◆ **Task prompt**: Output all lines exactly, with nothing added or dropped.

◆ **Dataset excerpt**:

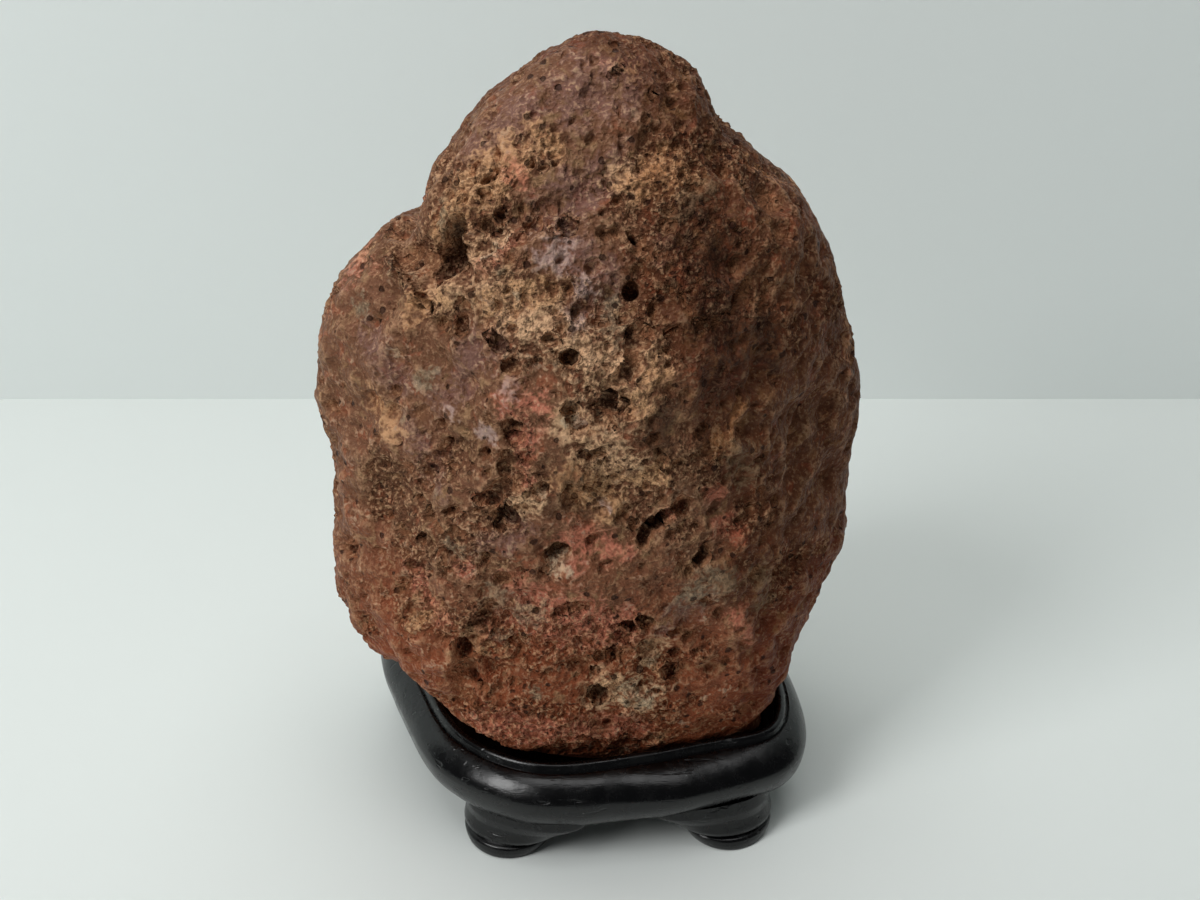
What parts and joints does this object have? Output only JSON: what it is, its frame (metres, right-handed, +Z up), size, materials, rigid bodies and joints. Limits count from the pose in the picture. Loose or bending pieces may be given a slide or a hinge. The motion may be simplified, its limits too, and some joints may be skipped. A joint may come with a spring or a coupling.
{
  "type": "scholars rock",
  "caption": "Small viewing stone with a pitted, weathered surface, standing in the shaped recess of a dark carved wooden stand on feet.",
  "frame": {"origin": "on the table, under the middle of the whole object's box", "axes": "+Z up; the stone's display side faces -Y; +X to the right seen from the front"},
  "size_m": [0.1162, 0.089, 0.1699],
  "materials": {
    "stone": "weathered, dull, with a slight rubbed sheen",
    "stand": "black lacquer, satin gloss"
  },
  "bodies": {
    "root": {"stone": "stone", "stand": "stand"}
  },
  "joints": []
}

◆ **Response to this exercise**:
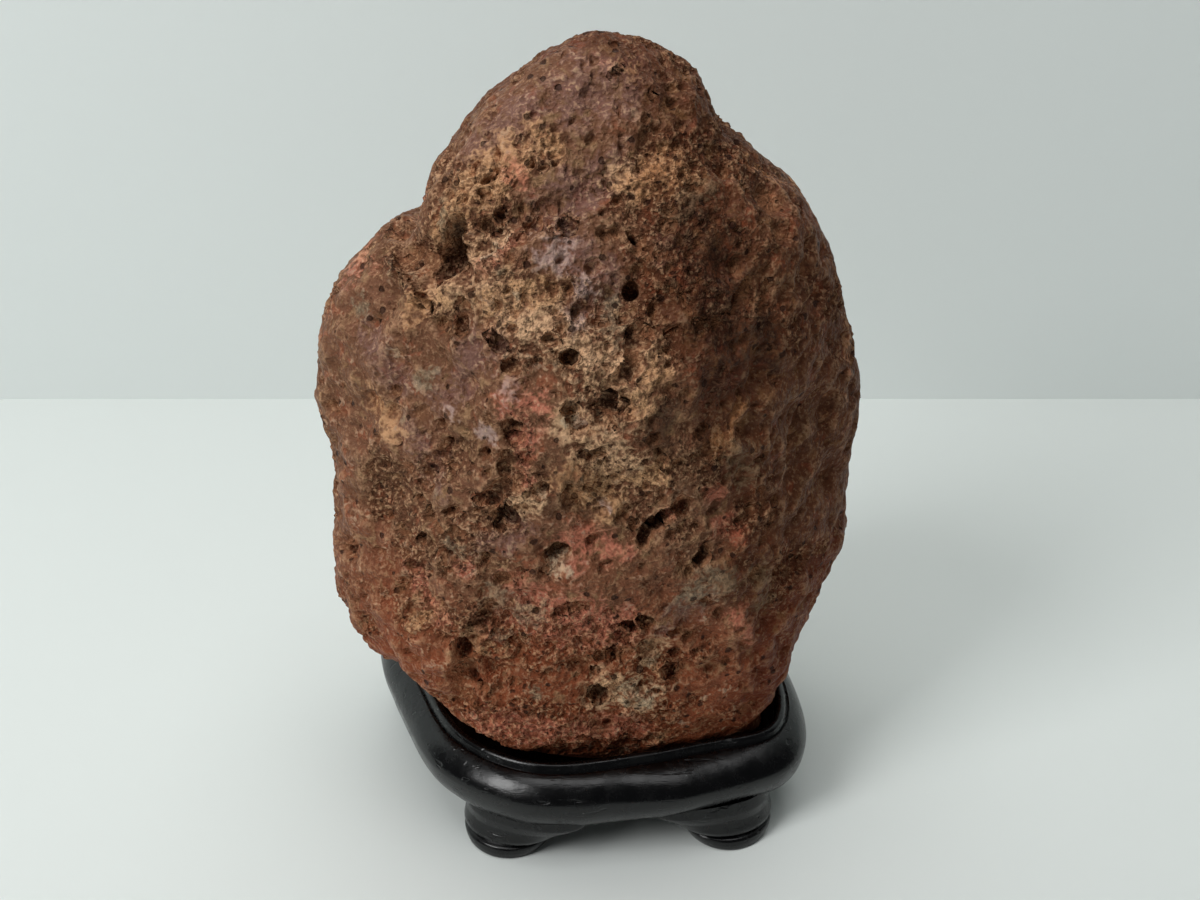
What parts and joints does this object have? Output only JSON: what it is, its frame (metres, right-handed, +Z up), size, materials, rigid bodies and joints. Limits count from the pose in the picture. Loose or bending pieces may be given a slide or a hinge. The motion may be simplified, its limits too, and some joints may be skipped. A joint may come with a spring or a coupling.
{
  "type": "scholars rock",
  "caption": "Small viewing stone with a pitted, weathered surface, standing in the shaped recess of a dark carved wooden stand on feet.",
  "frame": {"origin": "on the table, under the middle of the whole object's box", "axes": "+Z up; the stone's display side faces -Y; +X to the right seen from the front"},
  "size_m": [0.1162, 0.089, 0.1699],
  "materials": {
    "stone": "weathered, dull, with a slight rubbed sheen",
    "stand": "black lacquer, satin gloss"
  },
  "bodies": {
    "root": {"stone": "stone", "stand": "stand"}
  },
  "joints": []
}